**Task requirements**: What do the lines from the top of the data through the line with "return [e for e in made if isinstance(e, bmesh.types.BMEdge)]" say? Quote them exactly and include both ends.

**Data records**:
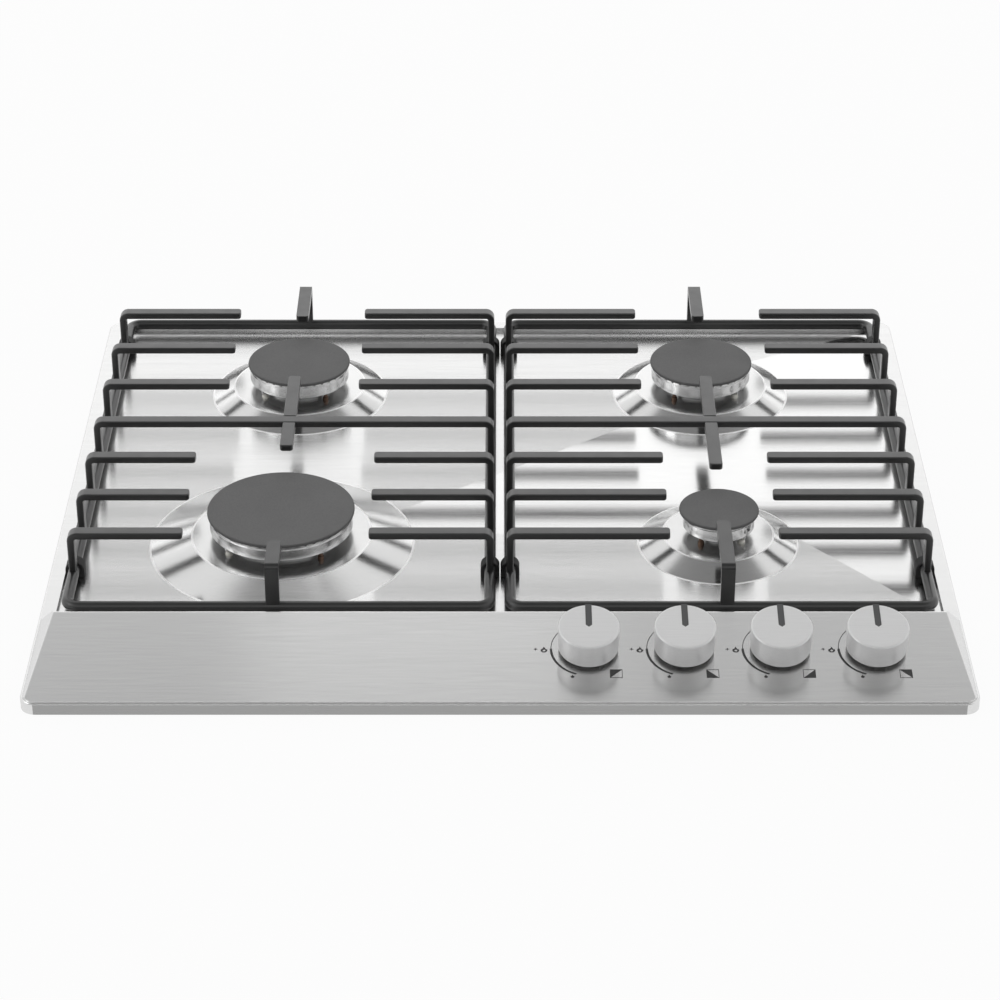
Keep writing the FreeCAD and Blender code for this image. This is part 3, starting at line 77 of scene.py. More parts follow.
def runOn(bm, loop, move):
    # carries the end of a bar straight on
    made = bmesh.ops.extrude_edge_only(bm, edges=loop)["geom"]
    verts = [g for g in made if isinstance(g, bmesh.types.BMVert)]
    bmesh.ops.translate(bm, verts=verts, vec=Vector(move) * mm)
    fresh = set(verts)
    return [e for e in made if isinstance(e, bmesh.types.BMEdge) and set(e.verts) <= fresh]


def turnOn(bm, loop, centre, axis, angle, steps):
    # carries the end of a bar round a bend
    made = bmesh.ops.spin(bm, geom=loopEnds(loop) + loop, cent=Vector(centre) * mm, axis=axis,
                          angle=math.radians(angle), steps=steps, use_duplicate=False)["geom_last"]
    return [e for e in made if isinstance(e, bmesh.types.BMEdge)]


def closeEnds(bm, *loops):
    for loop in loops:
        bmesh.ops.edgeloop_fill(bm, edges=loop)


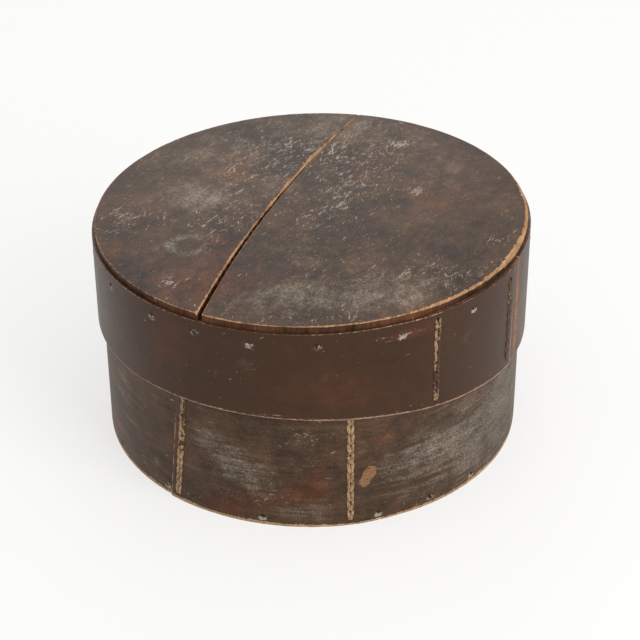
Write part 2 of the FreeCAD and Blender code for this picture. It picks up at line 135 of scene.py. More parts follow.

**Exercise result**:
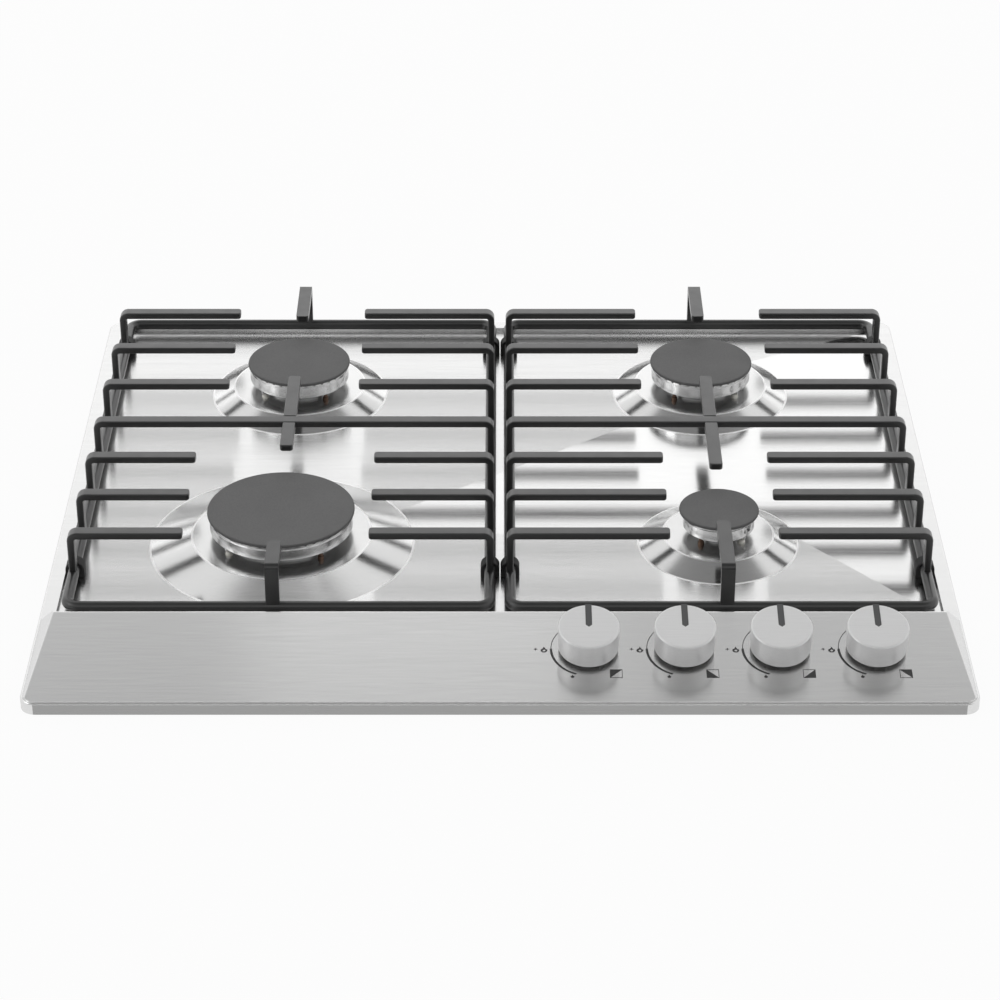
Keep writing the FreeCAD and Blender code for this image. This is part 3, starting at line 77 of scene.py. More parts follow.
def runOn(bm, loop, move):
    # carries the end of a bar straight on
    made = bmesh.ops.extrude_edge_only(bm, edges=loop)["geom"]
    verts = [g for g in made if isinstance(g, bmesh.types.BMVert)]
    bmesh.ops.translate(bm, verts=verts, vec=Vector(move) * mm)
    fresh = set(verts)
    return [e for e in made if isinstance(e, bmesh.types.BMEdge) and set(e.verts) <= fresh]


def turnOn(bm, loop, centre, axis, angle, steps):
    # carries the end of a bar round a bend
    made = bmesh.ops.spin(bm, geom=loopEnds(loop) + loop, cent=Vector(centre) * mm, axis=axis,
                          angle=math.radians(angle), steps=steps, use_duplicate=False)["geom_last"]
    return [e for e in made if isinstance(e, bmesh.types.BMEdge)]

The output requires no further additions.